Sementara itu, Karo Provos Dit Propam Mabes Polri Brigjen Hendro Pandowo menyebut enam polisi ini terbukti membawa senjata saat aksi 26 September 2019 lalu. Mereka menembak tiga kali ke udara. "Dua dari tiga orang menembak ke atas," katanya.

Belakangan, setelah diperiksa, keenam polisi yang membawa senpi ini diketahui tidak ikut apel sebelum pengamanan demonstrasi. Padahal nama mereka masuk dalam surat perintah (sprint).

"Mereka langsung bergabung dengan teman-temannya di DPRD Sultra. Padahal, dalam apel itu, Kapolres Kendari mengingatkan untuk tidak membawa senjata api," jelasnya.

Hendro mengklaim berdasarkan keterangan keenam polisi itu, tidak seorang pun menembak mahasiswa --termasuk Randi dan Yusuf. "Tidak mengakui menembak (mahasiswa)," katanya berdalih.

Namun keterangan Hendro ini bertolak belakang dengan video rekaman yang diperoleh Beritagar.id. Berdasarkan video, bunyi tembakan terdengar sampai 11 kali.

Merujuk hasil investigasi Komisi Untuk Orang Hilang dan Tindak Kekerasan (KontraS), Randi dan Yusuf meninggal karena tertembak peluru tajam. Namun, Hendro mengaku belum tahu soal laporan KontraS.

Dan jika benar dua mahasiswa itu ditembak, polisi perlu melakukan uji balistik. Selongsong dan proyektil pun akan diuji balistik di Australia dan Belanda.

Hendro mengatakan uji balistik di luar negeri ini adalah demi objektivitas investigasi Mabes Polri. Sementara Kapolda Sultra Brigjen Pol Merdisyam menyebut pemilihan Australia dan Belanda karena mereka punya alat yang canggih.

"Independen dan tidak ada intervensi.
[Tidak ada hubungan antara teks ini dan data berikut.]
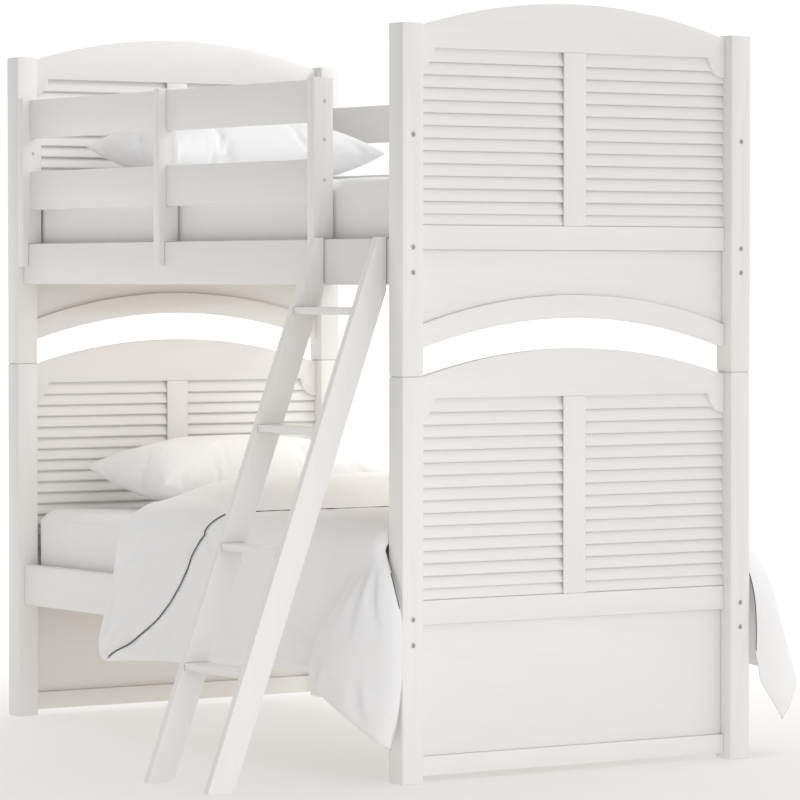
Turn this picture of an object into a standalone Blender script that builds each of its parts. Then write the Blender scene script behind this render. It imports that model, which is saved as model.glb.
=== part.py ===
"""Bunk bed with ladder: two louvred twin beds stacked on dowels, with guards and bedding.

+X runs along the bed to the foot end, -Y is the ladder side and +Z is up. The origin is on the
floor, in the middle of the space that the whole set takes up. Units are metres. Heights with
RISE or BASE in their name are measured from the foot of the bed they belong to, and insets are
measured inwards from the outer faces of the posts.
"""
import math

import bmesh
import bpy
from mathutils import Vector

# Fits
GAP = 0.0003                  # air between pieces that touch
SOFT_GAP = 0.001              # air around bedding

# Overall
LENGTH = 2.050                # over the end faces of the posts
WIDTH = 1.0945                # over the side faces of the posts

# Posts and the dowels that stack the beds
POST_X = 0.064
POST_Y = 0.064
POST_EDGE = 0.004
LOWER_POST = 1.014
UPPER_POST = 0.878
DOWEL_RADIUS = 0.008
DOWEL_RISE = 0.045
DOWEL_ROOT = 0.020
DOWEL_CLEARANCE = 0.001
DOWEL_HOLE_SPARE = 0.005
BOLT_POCKET_RADIUS = 0.0065
BOLT_POCKET_DEPTH = 0.004

# End frames, with insets from the post faces that look towards +X
RAIL_INSET = 0.028
RAIL_DEPTH = 0.024
SLAT_INSET = 0.033
SLAT_SLOPE = 0.011            # how much deeper a slat's top edge lies
SLAT_THICKNESS = 0.008
SLAT_LAP = 0.006              # how far a slat runs up behind the next
SLAT_PITCH = 0.0318
PANEL_INSET = 0.042
PANEL_THICKNESS = 0.006
CENTRE_STILE_WIDTH = 0.069
MID_RAIL_HEIGHT = 0.061
LOBE_RADIUS = 0.052
ARCH_RISE = 0.073
FOOT_ARCH_RISE = 0.078        # rise of the upper bed's arched bottom rail
FOOT_ARCH_BAND = 0.059

# Side rails, their ledgers and the slat bases
SIDE_RAIL_HEIGHT = 0.116
SIDE_RAIL_THICKNESS = 0.028
SIDE_RAIL_INSET = 0.018
LEDGER_WIDTH = 0.022
LEDGER_HEIGHT = 0.025
LEDGER_TOP = 0.055            # above the underside of the side rail
SLAT_BASE_COUNT = 13
SLAT_BASE_WIDTH = 0.070
SLAT_BASE_THICKNESS = 0.018
SLAT_BASE_PLAY = 0.003
STRAP_WIDTH = 0.025
STRAP_INSET = 0.200           # from the ends of the slats
STRAP_SINK = 0.001            # half the strap's thickness, let into the slats

# Guards
BOARD_HEIGHT = 0.110
BOARD_THICKNESS = 0.020
BOARD_INSET = 0.0235
LOW_BOARD_RISE = 0.440
HIGH_BOARD_RISE = 0.644
STILE_THICKNESS = 0.030
STILE_DEPTH = 0.060
STILE_OVER_BOARD = 0.004
STILE_TONGUE = 0.066          # how far it laps down over the side rail
LADDER_OPENING = 0.410        # from the foot end to the guard
MIDDLE_STILE_SHIFT = 0.0055   # towards the head end from the middle of the guard

# Ladder
LADDER_LEAN = math.radians(20.0)
LADDER_WIDTH = 0.310
LADDER_TO_GUARD = 0.005
STRINGER_THICKNESS = 0.020
STRINGER_RUN = 0.076          # its width, measured level
STRINGER_TOP_REACH = 0.012    # its front edge stands this far out at the top
STRINGER_FOOT_ROUND = 0.009
TREAD_COUNT = 4
TREAD_FIRST = 0.2965          # floor to the top of the first tread
TREAD_SPACING = 0.2965
TREAD_THICKNESS = 0.019
TREAD_DEPTH = 0.070
TREAD_HOUSING = 0.006
HOOK_THICKNESS = 0.003
HOOK_WIDTH = 0.016
HOOK_LIP = 0.022
HOOK_DROP = 0.110

# Bedding
MATTRESS_END_PLAY = 0.008     # to the frame at each end
MATTRESS_WIDTH_PLAY = 0.0075  # to the guard stiles on each side
MATTRESS_POST_PLAY = 0.0035
MATTRESS_THICKNESS = 0.200
MATTRESS_EDGE = 0.028
PILLOW_LENGTH = 0.745         # across the bed
PILLOW_DEPTH = 0.450
PILLOW_THICKNESS = 0.210
PILLOW_TILT = math.radians(5.0)
PILLOW_FROM_HEAD = 0.325      # from the head end to its middle
PILLOW_SHIFT = 0.025          # towards the back
DUVET_FOLD = 1.390            # from the foot end to the turned edge
DUVET_FLAP = 0.540            # how far the turned part reaches back
DUVET_THICKNESS = 0.055
DUVET_HANG_THICKNESS = 0.030
DUVET_SIDE_GAP = 0.003
DUVET_HEM = 0.235
DUVET_HEM_DROP = 0.145        # extra drop of the two foot corners
DUVET_HEM_RUN = 0.330
DUVET_EAR = 0.440             # height of its edge at the foot end
DUVET_EAR_SLOPE = 1.73
DUVET_BACK_REACH = 0.200      # how far the back corner stands out
DUVET_FRONT_REACH = 0.055
DUVET_FLARE_RUN = 0.300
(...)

Karena terperiksa adalah anggota Polri. Jika diperiksa mabes Polri bisa diragukan hasilnya," ujar Hendro menjelaskan.

Namun, saat ditanya kapan alat bukti itu dikirim ke Australia dan Belanda, Hendro mengaku belum tahu karena ditangani tim Bareskrim Mabes Polri. "Prosesnya sudah berjalan, saya dan rekan saya akan mengecek," tuturnya.

Kepercayaan pada polisi bisa turun

Sementara itu, Kepala Divisi Pembelaan HAM KontraS Arif Nur Fikri mencoba membandingkan proses uji balistik kasus 26 September di Kendari dan peristiwa 21-23 Mei di Jakarta. Peristiwa di Jakarta juga memakan korban jiwa akibat tembakan.

"Pertanyaannya kita tidak pernah mendapatkan informasi terkait uji balistik dalam peristiwa 21-23 Mei sampai ke Belanda atau Australia," kata Arif dalam pesan melalui aplikasi Whatsapp.

Jika proses pengujian ini merupakan langkah serius pihak kepolisian, maka perlu diapresiasi. Hanya saja, Arif menilai janggal jika dibandingkan dengan kasus 21-23 Mei yang sampai saat ini tidak diketahui dalang penembakannya.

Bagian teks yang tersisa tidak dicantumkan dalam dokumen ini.